Only the lines from the start of the data through the one containing "CHANNEL_START = 6.5" belong in your answer; return them exactly.

— begin Records shown —

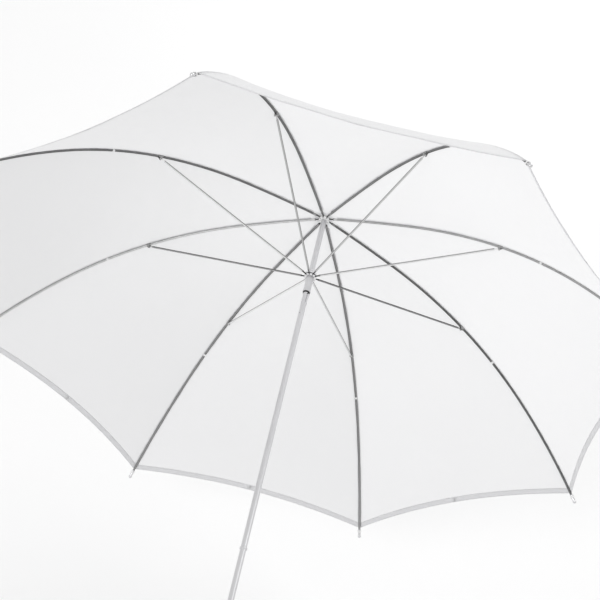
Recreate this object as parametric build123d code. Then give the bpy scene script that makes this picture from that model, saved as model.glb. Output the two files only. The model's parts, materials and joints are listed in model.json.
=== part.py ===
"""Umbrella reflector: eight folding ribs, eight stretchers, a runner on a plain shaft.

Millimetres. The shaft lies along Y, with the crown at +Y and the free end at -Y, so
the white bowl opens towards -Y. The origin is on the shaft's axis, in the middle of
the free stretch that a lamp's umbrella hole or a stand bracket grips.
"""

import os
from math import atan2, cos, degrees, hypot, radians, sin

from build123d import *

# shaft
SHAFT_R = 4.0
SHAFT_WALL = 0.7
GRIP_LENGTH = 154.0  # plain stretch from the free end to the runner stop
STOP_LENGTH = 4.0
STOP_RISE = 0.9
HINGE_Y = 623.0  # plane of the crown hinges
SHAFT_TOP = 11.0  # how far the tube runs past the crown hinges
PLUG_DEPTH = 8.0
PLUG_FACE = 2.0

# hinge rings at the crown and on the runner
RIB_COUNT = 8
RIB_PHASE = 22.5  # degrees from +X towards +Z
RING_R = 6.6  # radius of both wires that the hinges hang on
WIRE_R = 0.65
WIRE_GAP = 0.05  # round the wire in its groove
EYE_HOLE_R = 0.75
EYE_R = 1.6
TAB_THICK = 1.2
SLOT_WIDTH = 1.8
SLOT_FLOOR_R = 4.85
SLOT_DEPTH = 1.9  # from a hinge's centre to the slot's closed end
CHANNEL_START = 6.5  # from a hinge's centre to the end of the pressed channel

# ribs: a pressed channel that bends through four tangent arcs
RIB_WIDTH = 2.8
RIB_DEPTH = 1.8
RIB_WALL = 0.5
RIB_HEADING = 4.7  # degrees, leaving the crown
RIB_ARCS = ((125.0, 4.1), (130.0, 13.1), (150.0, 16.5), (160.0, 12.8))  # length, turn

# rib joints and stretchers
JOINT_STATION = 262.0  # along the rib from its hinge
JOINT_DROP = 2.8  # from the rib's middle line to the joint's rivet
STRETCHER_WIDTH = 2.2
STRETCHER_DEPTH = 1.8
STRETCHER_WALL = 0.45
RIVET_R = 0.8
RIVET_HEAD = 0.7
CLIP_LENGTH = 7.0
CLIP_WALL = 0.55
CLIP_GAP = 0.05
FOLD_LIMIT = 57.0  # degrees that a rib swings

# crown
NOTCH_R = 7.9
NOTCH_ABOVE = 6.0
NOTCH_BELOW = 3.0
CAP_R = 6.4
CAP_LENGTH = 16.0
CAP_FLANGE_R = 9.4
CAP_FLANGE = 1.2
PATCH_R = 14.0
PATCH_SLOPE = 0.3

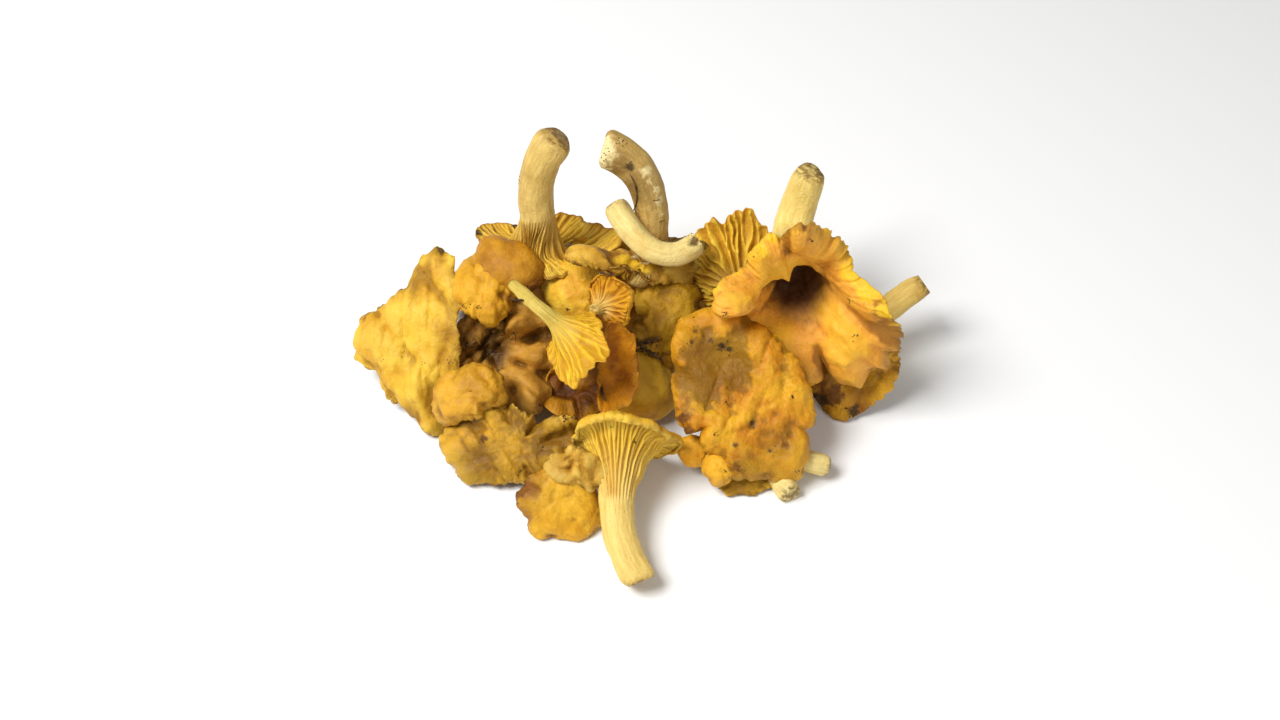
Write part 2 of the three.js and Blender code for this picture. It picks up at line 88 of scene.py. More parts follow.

— end Records shown —

### In response
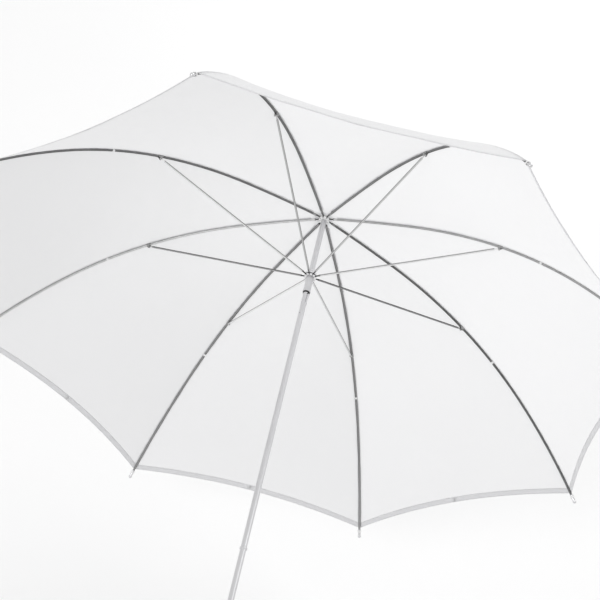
Recreate this object as parametric build123d code. Then give the bpy scene script that makes this picture from that model, saved as model.glb. Output the two files only. The model's parts, materials and joints are listed in model.json.
=== part.py ===
"""Umbrella reflector: eight folding ribs, eight stretchers, a runner on a plain shaft.

Millimetres. The shaft lies along Y, with the crown at +Y and the free end at -Y, so
the white bowl opens towards -Y. The origin is on the shaft's axis, in the middle of
the free stretch that a lamp's umbrella hole or a stand bracket grips.
"""

import os
from math import atan2, cos, degrees, hypot, radians, sin

from build123d import *

# shaft
SHAFT_R = 4.0
SHAFT_WALL = 0.7
GRIP_LENGTH = 154.0  # plain stretch from the free end to the runner stop
STOP_LENGTH = 4.0
STOP_RISE = 0.9
HINGE_Y = 623.0  # plane of the crown hinges
SHAFT_TOP = 11.0  # how far the tube runs past the crown hinges
PLUG_DEPTH = 8.0
PLUG_FACE = 2.0

# hinge rings at the crown and on the runner
RIB_COUNT = 8
RIB_PHASE = 22.5  # degrees from +X towards +Z
RING_R = 6.6  # radius of both wires that the hinges hang on
WIRE_R = 0.65
WIRE_GAP = 0.05  # round the wire in its groove
EYE_HOLE_R = 0.75
EYE_R = 1.6
TAB_THICK = 1.2
SLOT_WIDTH = 1.8
SLOT_FLOOR_R = 4.85
SLOT_DEPTH = 1.9  # from a hinge's centre to the slot's closed end
CHANNEL_START = 6.5  # from a hinge's centre to the end of the pressed channel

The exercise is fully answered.